CHASKA, Minn. — It was not yet noon on the opening day of the Ryder Cup, and the American fans gathered around the 16th green were chanting, “Sweep, sweep, sweep!”
After losing three straight Cups to the Europeans, the American team got off to the strongest possible start Friday at Hazeltine National Golf Club, winning all four of the morning alternate-shot matches to take a quick and unexpected lead.
“We are really up against the eight ball big time,” said Paul McGinley, the European captain in 2014 when Europe beat the United States at Gleneagles, Scotland.
Any thoughts of a sweep were dashed early in the afternoon fourball session, when Justin Rose and Henrik Stenson grabbed Europe’s first point with a 5-and-4 victory over Jordan Spieth and Patrick Reed.
The Europeans continued to put on the pressure, winning three of the four afternoon matches. The Spaniards Sergio Garcia and Rafa Cabrera Bello defeated J.B. Holmes and Ryan Moore, 3 and 2, and Rory McIlroy partnered with Thomas Pieters to close the day’s action with a 3-and-2 victory over Dustin Johnson and Matt Kuchar.
The lone bright spot in the afternoon for the Americans was Brandt Snedeker and Brooks Koepka, a Ryder Cup rookie, beating Martin Kaymer and Danny Willett, 5 and 4.

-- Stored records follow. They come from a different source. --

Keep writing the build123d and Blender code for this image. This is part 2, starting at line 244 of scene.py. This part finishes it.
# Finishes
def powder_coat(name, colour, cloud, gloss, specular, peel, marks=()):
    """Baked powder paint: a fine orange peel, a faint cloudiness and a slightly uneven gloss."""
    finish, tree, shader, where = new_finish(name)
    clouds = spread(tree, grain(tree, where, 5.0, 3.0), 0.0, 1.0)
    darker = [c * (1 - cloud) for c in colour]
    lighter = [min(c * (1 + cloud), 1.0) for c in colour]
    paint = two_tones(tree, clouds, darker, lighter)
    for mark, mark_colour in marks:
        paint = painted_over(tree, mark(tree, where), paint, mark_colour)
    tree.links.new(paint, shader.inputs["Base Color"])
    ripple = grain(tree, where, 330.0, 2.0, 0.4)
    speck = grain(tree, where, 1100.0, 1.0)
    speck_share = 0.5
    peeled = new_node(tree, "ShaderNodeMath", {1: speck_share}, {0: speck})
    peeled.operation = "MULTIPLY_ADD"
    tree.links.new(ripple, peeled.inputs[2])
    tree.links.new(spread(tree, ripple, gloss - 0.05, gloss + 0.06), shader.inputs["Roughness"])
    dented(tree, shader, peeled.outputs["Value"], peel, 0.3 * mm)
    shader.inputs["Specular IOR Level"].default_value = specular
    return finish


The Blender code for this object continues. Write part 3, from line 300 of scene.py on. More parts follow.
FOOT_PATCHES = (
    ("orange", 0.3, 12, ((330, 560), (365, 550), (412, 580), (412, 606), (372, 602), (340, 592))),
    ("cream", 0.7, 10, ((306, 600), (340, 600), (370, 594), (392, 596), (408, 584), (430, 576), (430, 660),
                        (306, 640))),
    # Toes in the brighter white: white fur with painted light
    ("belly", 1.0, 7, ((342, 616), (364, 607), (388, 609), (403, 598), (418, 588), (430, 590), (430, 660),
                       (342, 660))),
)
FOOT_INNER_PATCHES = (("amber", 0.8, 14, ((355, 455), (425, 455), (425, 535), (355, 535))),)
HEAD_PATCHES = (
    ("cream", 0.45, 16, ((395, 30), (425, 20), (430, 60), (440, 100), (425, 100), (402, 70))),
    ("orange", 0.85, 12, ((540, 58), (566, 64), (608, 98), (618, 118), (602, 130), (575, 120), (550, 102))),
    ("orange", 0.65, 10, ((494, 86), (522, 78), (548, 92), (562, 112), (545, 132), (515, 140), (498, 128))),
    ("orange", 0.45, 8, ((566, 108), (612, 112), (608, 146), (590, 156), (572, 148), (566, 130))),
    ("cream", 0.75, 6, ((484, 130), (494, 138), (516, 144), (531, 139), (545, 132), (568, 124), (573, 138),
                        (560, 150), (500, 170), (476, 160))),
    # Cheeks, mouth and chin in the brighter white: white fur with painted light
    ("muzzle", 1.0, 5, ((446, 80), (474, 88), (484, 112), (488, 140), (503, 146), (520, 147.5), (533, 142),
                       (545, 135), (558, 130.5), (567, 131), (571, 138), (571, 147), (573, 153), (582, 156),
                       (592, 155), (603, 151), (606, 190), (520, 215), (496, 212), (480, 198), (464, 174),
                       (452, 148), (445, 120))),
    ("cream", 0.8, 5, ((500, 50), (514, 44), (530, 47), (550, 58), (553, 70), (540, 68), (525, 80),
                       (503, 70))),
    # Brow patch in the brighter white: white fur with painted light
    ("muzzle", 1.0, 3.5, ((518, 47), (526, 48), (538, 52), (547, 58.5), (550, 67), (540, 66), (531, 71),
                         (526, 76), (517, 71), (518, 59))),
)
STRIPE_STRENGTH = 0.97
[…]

Momentum is critical in match play, and the Americans seized it in the morning foursomes, beginning with the high-profile opening duel that pitted Spieth and Reed against Rose and Stenson.
Spieth and Reed were frequently brilliant as rookies in a losing cause in 2014, and they provided more of the same sparkling and intuitive play Friday as they took an early lead and never relinquished it against what was expected to be Europe’s strongest pairing.
Stenson won his first major at the British Open this year, prevailing in a memorable duel with Phil Mickelson. Rose, a former United States Open champion, won the Olympic gold medal in August in Rio de Janeiro by holding off Stenson.
But the European stars, who had never lost in Ryder Cup playing together, could not quite match the intensity and precision of the two young Americans, who won, 3 and 2, to provide the first point of this Cup to the United States.
Johnson and Kuchar soon provided the second point, finishing a lopsided 5-and-4 victory over the European veteran Lee Westwood and Pieters, a Ryder Cup rookie.
Jimmy Walker and Zach Johnson made it 3-0 with a 4-and-2 victory over Garcia and Kaymer. Mickelson and Fowler completed the sweep with a 1-up victory over McIlroy and Andy Sullivan.
Mickelson and Fowler, two down with four holes to play, turned the match by winning the 15th, 16th and 17th holes.
“We showed a lot of heart those last four holes,” Mickelson said.
There was plenty of positive reinforcement from the large crowd, many of whom had arrived before sunrise at Hazeltine.
“It’s red, white and blue and loud, and they are letting you know it,” said Walker, who made his Ryder Cup debut at Gleneagles. “It was quite the crowd. I was kind of unprepared for it. It was really intense early, an amazing experience. Just look around. It’s incredible. There’s nothing like it in golf.”
There has been nothing like Friday’s opening session for the Americans in more than 40 years. Their last opening-session sweep was in 1975 at Laurel Valley Golf Club in Ligonier, Pa., when Arnold Palmer was the United States’ captain.